Centre Member Rob Thompson has been inspired to do some research by this intriguing story. Here is a reply to his e-mail to the British Information Service in New York:

‘Dear Mr Thompson,
Thank you for your e mail of 6th November, which has been passed on to me.

As Nick Cull will have told you, very little material on the history of BIS has been retained in these offices. However, Who Was Who 1951-60 lists a Brigadier-General Horace Somerville Sewell who died in 1953, and was attached to BIS, New York, during WWII; presumably it is to him that you refer.

He is listed as having an American wife, and addresses in both New York and Jamaica. There is also an exhaustive entry on Brigadier-General Sewell and his lineage in the 1952 edition of Burke's Landed Gentry. If you do not have access to these reference works in Birmingham, I should be pleased to photocopy the entries and fax them to you.

I am afraid that I have no other information on Brigadier-General Sewell. However, you may remember that for many years Private Eye maintained, as a running joke, the fiction that Lord Gowrie was black. Perhaps this was a similar joke.

Yours sincerely,
Peter McInally

Information Officer
British Information Services
New York

America's most accessed source of UK information


John Bourne writes:

I should not really be critical of Mr McInally’s kindness in offering to send Rob Thompson a copy of Sewell’s entry in Burke’s Landed Gentry. Kindness is an under-rated virtue that is often in short supply. But I do feel compelled to point out that Birmingham has one of the finest reference libraries in Europe. And, yes, I have read Sewell’s entry in Burke, with its intriguing West Indian connection.

The plot thickens.

Kindly submitted by Elizabeth Mills:

I was fascinated to read the snippet about General Sewell being known as Sambo. He was my Great Great Uncle and I recently met up with one of his grandchildren in Warwickshire, Percy Sewell.

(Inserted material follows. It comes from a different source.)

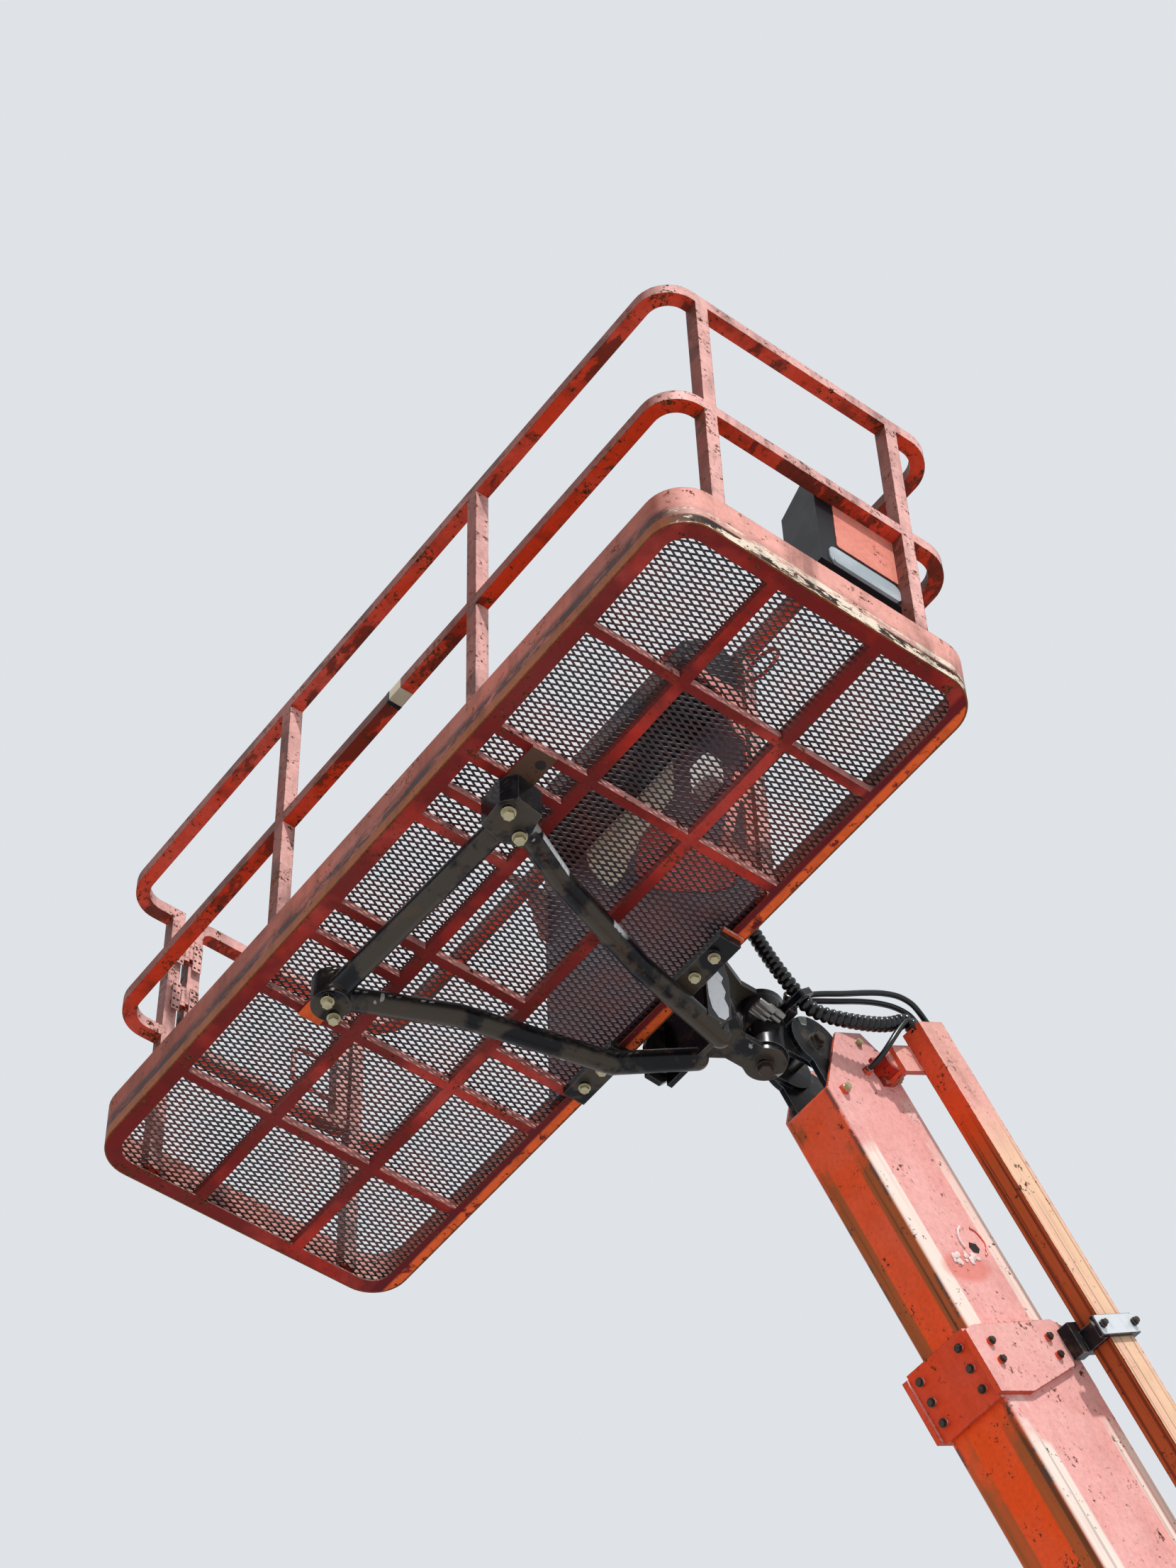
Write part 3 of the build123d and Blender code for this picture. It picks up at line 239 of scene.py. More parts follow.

Percy tells me that Horace’s grandmother was probably mulatto. Horace’s grandfather was a sugar planter in Jamaica, William Sewell (who originally came from Haslemere, Surrey). His wife, Mary McCrea, was of mixed race – allegedly the daughter of an Admiral McCrea (about whom I can find nothing). I have not been able to find a record of their marriage, and therefore do not know when/where she was born.

The family continued in Jamaica until after WW2. It is probable that Sambo was Horace’s nickname because he came from Jamaica.